Bickerton is a fine example of lowland heath, which is one of the rarest, most threatened, yet ecologically diverse habitat types. Bickerton comprises in excess of half the remaining heathland in Cheshire and is designated a Site of Special Scientific Interest (SSSI). Restoration of lowland heath is an international, national and a Cheshire Biodiversity Action Plan priority habitat. Some 40% of Britain's lowland heath has been lost since 1949 and 84% since 1800.

For three thousand years, until the 1940s, the Bickerton landscape was open and dominated by heather and bilberry. It was maintained by perpetual grazing of livestock but due to a decline in agricultural economics during the 1940s and use as a military training area, grazing ceased and the heath began to be taken over by self-seeding birch, which shades out the heathland flora, with consequent adverse impact on associated species including adders, slow-worms, lizards, birds such as the linnet and nightjar, green hairstreak and silver-studded blue butterflies, and numerous other invertebrate species. Many of these are now on the 'red data' list of species threatened with extinction.

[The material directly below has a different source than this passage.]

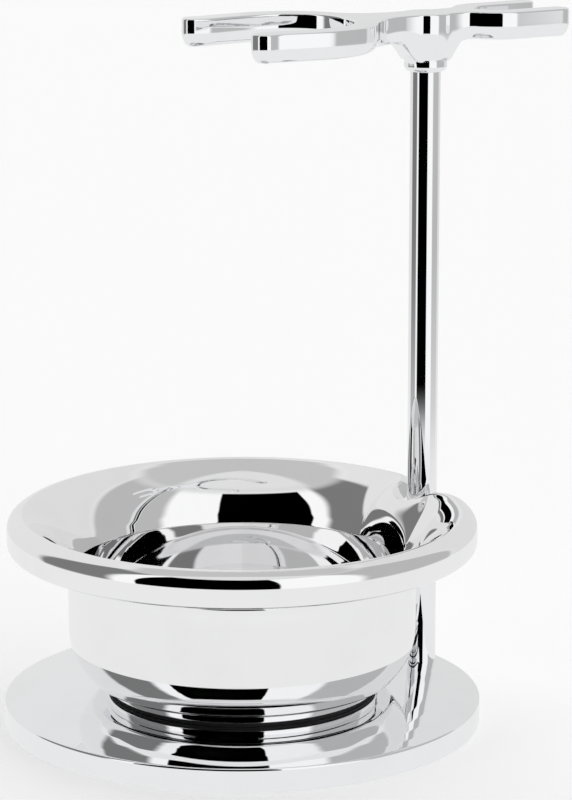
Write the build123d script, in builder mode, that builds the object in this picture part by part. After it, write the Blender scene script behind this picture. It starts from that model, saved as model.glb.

The National Trust received Bickerton Hill as a gift in the 1980s and since then it has worked with partners and under agri-environment schemes administered by Natural England, to restore the heathland habitat in order to achieve SSSI 'favourable' status. Tree removal reduces the threat from seeding and shading and ensures condition of the heath improves. It also reduces fragmentation, providing links between previously isolated areas, enhancing opportunity for species migration and population development, whilst maintaining an open character and spectacular views.

Heathland restoration is a lengthy process and the wider re-establishment of heather and bilberry will take many years, but with a reduced threat from birch seeding, combined with grazing, there is every chance that the already high quality habitat will become greater still.